*Exercise task*
Pull every line containing "Write" from the entries.

*Records for the task*

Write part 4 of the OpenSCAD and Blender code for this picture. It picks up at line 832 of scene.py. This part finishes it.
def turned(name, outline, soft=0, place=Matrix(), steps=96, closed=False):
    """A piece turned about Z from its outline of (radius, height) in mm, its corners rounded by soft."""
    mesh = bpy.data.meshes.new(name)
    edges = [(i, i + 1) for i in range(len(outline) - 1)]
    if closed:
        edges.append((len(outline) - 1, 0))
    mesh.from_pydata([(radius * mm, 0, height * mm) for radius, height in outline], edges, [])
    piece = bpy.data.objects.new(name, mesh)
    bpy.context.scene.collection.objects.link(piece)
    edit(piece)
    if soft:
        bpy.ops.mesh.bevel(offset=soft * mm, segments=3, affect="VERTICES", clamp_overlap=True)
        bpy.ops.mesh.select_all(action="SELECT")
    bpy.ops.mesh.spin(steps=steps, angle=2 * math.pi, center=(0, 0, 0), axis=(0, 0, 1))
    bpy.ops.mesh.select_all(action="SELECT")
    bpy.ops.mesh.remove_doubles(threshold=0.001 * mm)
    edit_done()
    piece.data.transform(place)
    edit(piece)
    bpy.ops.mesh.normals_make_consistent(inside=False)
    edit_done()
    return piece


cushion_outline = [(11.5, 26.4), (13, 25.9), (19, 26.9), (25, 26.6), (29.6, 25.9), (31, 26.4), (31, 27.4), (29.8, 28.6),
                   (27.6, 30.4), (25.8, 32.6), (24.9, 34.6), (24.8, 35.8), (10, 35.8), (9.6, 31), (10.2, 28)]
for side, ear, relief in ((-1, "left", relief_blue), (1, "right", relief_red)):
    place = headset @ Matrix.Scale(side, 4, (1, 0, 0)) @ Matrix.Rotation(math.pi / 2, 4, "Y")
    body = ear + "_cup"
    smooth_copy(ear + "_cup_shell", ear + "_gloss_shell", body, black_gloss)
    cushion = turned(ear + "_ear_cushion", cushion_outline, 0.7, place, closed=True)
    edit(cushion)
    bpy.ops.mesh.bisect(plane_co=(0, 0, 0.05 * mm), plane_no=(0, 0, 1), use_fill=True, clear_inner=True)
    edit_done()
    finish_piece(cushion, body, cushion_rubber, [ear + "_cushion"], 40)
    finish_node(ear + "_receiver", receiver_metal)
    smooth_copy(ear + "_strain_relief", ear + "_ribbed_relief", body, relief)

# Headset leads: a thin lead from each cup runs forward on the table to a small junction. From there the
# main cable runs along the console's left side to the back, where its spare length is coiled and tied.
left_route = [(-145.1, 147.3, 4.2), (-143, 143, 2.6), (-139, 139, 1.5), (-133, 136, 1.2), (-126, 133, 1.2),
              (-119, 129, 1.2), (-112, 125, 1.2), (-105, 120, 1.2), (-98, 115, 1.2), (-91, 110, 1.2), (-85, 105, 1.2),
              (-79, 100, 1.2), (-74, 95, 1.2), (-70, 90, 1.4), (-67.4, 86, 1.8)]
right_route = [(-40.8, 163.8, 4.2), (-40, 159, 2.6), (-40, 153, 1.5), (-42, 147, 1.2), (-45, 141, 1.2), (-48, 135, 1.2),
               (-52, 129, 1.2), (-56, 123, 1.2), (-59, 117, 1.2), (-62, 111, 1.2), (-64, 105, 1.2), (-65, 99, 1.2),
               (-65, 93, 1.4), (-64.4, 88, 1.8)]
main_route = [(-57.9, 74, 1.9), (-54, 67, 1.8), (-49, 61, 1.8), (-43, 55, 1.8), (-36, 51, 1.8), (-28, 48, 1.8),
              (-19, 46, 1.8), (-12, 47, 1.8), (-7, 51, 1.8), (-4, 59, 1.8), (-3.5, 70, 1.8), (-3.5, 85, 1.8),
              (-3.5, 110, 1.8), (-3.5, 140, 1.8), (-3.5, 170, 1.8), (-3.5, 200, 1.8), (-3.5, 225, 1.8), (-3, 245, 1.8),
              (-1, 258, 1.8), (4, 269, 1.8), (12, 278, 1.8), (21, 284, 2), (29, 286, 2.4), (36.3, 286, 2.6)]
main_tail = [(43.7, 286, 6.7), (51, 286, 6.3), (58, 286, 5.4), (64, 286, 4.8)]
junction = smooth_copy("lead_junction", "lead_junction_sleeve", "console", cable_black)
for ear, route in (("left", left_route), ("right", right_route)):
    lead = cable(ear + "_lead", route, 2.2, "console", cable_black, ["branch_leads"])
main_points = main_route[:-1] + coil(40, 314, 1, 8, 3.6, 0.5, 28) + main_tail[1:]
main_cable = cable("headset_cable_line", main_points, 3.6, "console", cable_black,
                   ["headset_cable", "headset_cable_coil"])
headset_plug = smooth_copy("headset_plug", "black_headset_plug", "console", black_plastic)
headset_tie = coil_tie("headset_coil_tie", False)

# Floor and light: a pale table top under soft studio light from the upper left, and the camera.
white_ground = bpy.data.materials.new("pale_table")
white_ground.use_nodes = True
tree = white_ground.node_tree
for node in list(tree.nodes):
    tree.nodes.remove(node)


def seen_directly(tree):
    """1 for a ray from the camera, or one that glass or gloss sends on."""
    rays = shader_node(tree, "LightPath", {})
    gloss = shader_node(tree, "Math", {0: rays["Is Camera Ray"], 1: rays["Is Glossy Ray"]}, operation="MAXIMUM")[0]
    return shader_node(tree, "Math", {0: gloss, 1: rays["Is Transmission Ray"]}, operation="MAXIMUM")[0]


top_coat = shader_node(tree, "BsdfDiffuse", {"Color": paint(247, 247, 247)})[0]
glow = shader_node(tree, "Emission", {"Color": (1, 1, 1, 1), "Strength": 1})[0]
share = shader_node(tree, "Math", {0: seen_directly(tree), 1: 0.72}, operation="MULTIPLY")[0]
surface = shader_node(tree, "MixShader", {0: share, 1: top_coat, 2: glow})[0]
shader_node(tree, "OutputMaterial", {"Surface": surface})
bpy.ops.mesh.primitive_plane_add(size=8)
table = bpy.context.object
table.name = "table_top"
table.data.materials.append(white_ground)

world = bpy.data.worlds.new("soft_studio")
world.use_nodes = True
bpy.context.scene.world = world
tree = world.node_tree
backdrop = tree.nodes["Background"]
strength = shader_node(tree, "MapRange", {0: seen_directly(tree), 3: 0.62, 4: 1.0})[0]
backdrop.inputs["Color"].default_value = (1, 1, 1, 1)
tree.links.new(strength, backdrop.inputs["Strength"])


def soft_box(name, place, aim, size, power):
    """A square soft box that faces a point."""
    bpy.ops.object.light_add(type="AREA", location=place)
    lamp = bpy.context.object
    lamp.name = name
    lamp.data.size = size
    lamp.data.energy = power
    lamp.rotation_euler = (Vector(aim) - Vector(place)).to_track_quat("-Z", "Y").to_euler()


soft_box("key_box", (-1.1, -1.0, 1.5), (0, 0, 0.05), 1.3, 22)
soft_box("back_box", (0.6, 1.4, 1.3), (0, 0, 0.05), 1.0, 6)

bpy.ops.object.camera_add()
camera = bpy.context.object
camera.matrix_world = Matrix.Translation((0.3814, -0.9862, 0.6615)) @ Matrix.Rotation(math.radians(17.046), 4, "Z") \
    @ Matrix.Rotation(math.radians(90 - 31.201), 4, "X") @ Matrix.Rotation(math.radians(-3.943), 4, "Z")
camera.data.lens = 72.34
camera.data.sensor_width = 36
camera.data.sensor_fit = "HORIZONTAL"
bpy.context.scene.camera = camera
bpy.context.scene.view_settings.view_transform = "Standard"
--
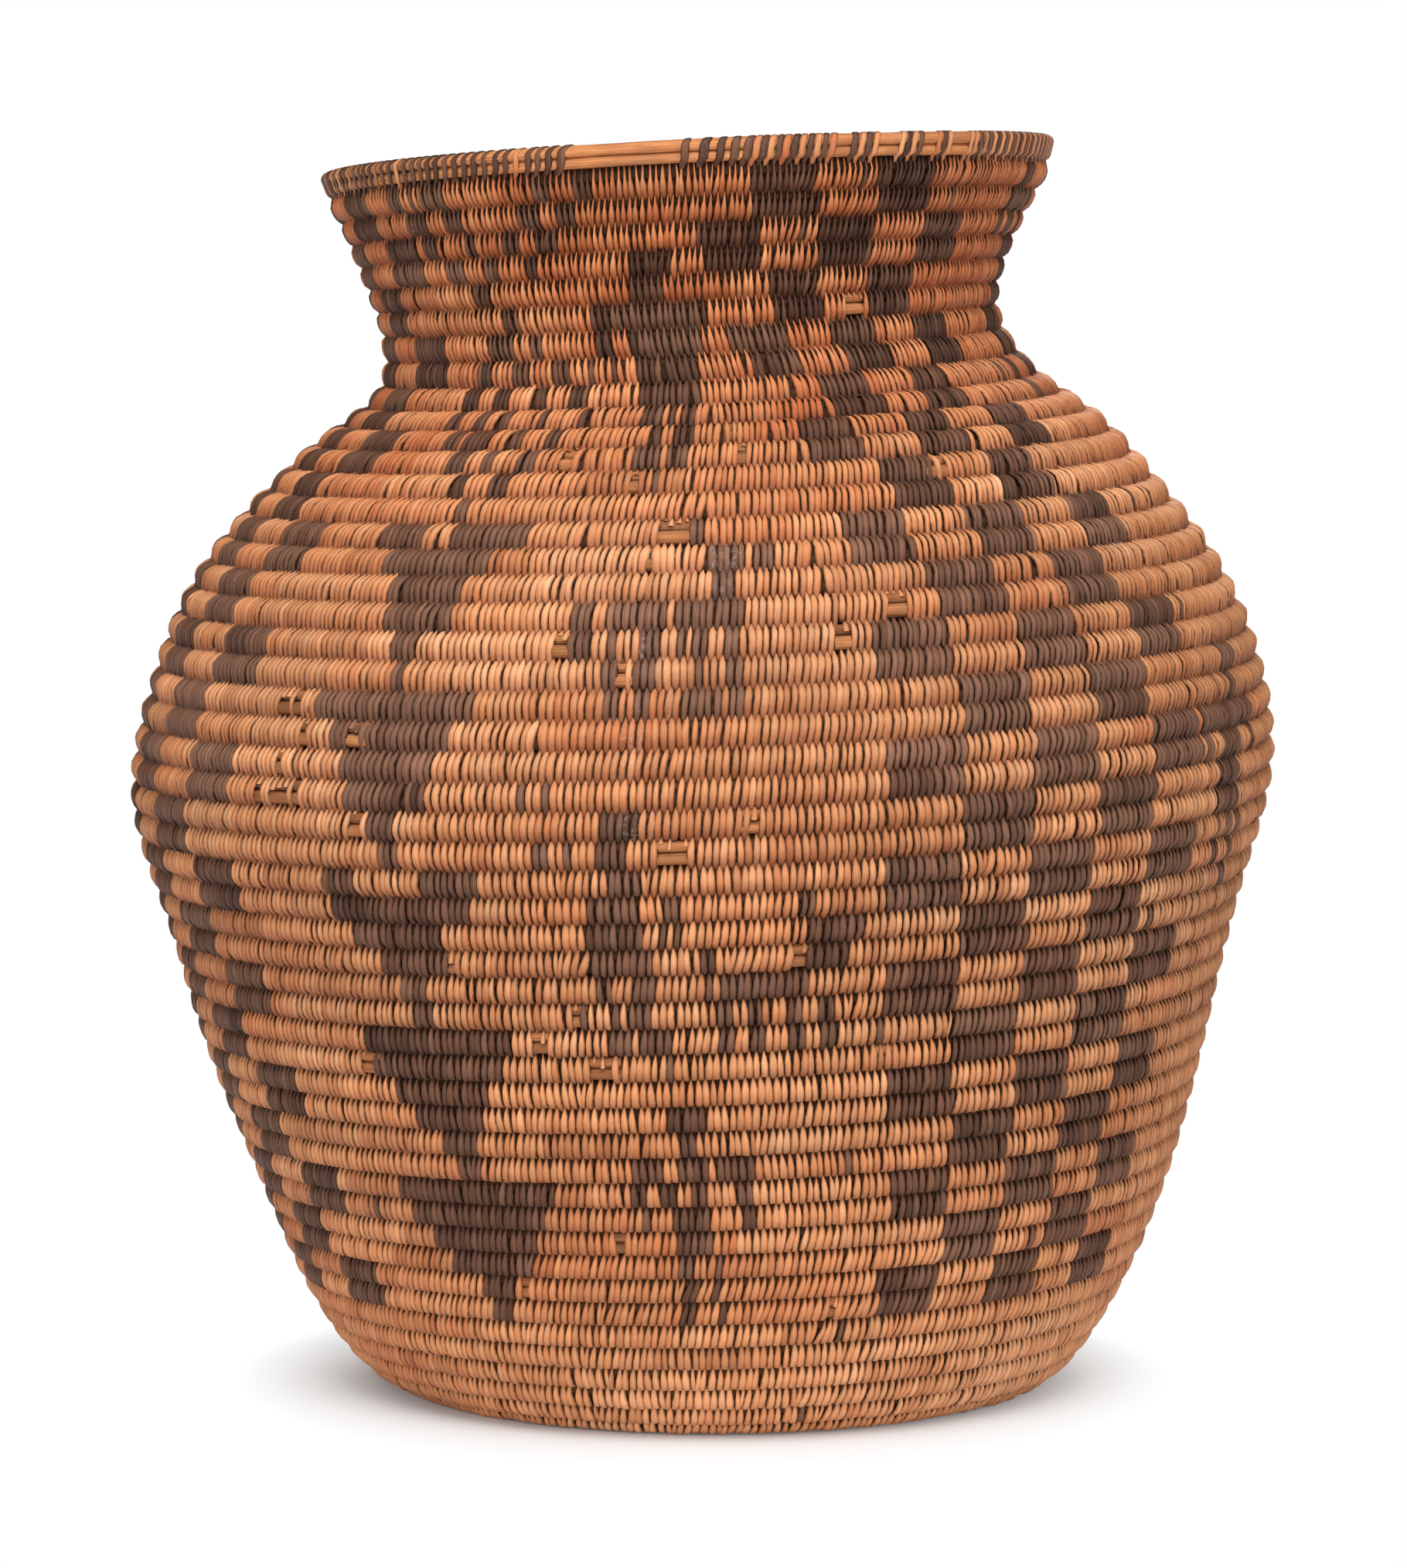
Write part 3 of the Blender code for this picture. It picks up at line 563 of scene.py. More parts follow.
--
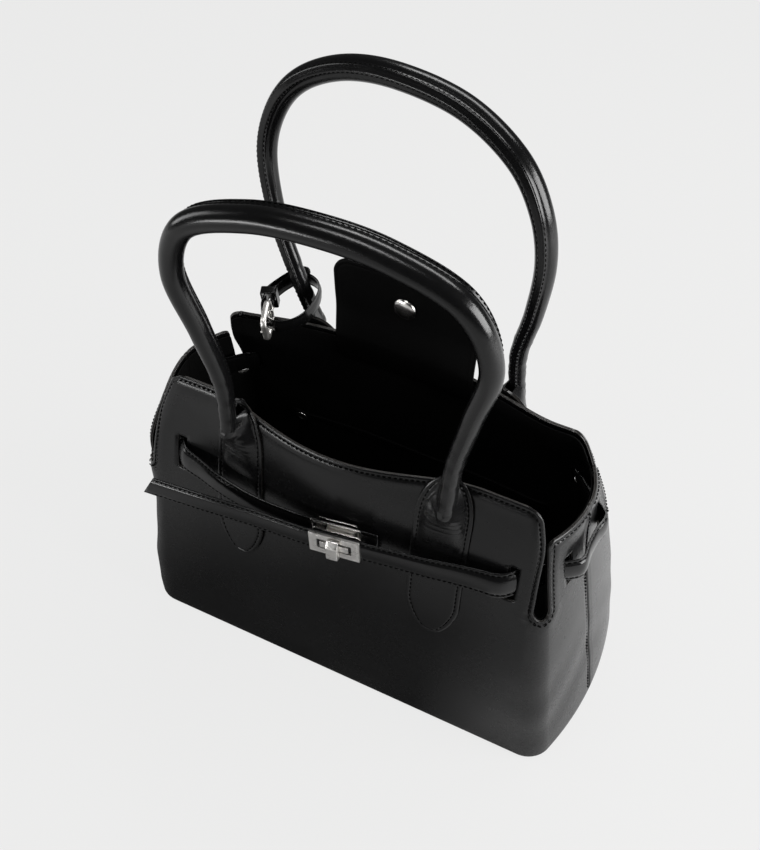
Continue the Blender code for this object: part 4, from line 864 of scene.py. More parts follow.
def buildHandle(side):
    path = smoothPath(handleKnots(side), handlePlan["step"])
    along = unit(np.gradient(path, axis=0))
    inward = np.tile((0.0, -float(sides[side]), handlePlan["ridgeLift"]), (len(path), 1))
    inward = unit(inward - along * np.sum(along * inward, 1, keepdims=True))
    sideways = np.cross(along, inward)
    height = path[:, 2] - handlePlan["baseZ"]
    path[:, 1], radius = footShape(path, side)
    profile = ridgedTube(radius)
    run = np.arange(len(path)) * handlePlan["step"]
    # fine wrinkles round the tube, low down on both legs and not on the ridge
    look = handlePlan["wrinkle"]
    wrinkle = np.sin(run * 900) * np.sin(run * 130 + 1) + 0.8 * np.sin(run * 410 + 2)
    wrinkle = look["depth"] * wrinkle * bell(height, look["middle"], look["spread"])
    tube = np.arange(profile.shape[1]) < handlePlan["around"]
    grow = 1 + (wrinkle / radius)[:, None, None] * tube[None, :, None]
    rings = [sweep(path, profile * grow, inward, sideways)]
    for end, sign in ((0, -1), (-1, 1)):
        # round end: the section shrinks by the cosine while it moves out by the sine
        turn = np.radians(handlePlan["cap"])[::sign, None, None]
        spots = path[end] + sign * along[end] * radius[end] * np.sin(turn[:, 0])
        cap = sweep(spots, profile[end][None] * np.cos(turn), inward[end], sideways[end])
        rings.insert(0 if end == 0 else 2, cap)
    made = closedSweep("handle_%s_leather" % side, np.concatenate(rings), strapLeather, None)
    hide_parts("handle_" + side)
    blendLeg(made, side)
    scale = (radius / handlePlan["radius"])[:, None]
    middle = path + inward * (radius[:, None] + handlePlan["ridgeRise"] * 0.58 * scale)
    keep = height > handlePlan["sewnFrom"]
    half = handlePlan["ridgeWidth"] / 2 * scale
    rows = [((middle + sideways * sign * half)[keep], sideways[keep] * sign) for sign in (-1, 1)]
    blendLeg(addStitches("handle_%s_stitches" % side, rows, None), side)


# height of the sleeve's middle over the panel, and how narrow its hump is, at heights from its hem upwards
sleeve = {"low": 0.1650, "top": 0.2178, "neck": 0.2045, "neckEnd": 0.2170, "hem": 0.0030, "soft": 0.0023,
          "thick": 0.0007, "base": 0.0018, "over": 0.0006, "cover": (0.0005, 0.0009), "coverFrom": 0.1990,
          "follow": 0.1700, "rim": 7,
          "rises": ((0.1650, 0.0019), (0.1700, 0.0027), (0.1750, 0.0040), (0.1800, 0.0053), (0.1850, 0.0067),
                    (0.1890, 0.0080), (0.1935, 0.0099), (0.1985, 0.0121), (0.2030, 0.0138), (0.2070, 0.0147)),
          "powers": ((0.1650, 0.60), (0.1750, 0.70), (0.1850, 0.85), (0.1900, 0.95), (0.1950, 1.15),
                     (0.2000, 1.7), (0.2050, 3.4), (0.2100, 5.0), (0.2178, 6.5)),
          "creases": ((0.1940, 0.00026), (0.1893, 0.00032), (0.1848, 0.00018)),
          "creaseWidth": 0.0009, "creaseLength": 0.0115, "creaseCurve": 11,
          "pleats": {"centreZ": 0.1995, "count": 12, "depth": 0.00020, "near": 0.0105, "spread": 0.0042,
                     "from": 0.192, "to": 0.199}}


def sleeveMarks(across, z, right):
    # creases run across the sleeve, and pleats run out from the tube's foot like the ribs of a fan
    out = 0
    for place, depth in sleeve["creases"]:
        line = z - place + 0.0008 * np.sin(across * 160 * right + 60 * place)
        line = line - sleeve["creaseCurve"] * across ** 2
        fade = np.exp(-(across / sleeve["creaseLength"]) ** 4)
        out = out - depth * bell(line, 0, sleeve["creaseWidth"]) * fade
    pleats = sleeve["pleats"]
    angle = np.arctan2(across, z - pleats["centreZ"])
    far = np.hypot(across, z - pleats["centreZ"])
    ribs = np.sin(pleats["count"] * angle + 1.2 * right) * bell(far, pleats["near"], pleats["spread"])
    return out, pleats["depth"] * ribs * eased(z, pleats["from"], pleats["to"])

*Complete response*
Write part 4 of the OpenSCAD and Blender code for this picture. It picks up at line 832 of scene.py. This part finishes it.
Write part 3 of the Blender code for this picture. It picks up at line 563 of scene.py. More parts follow.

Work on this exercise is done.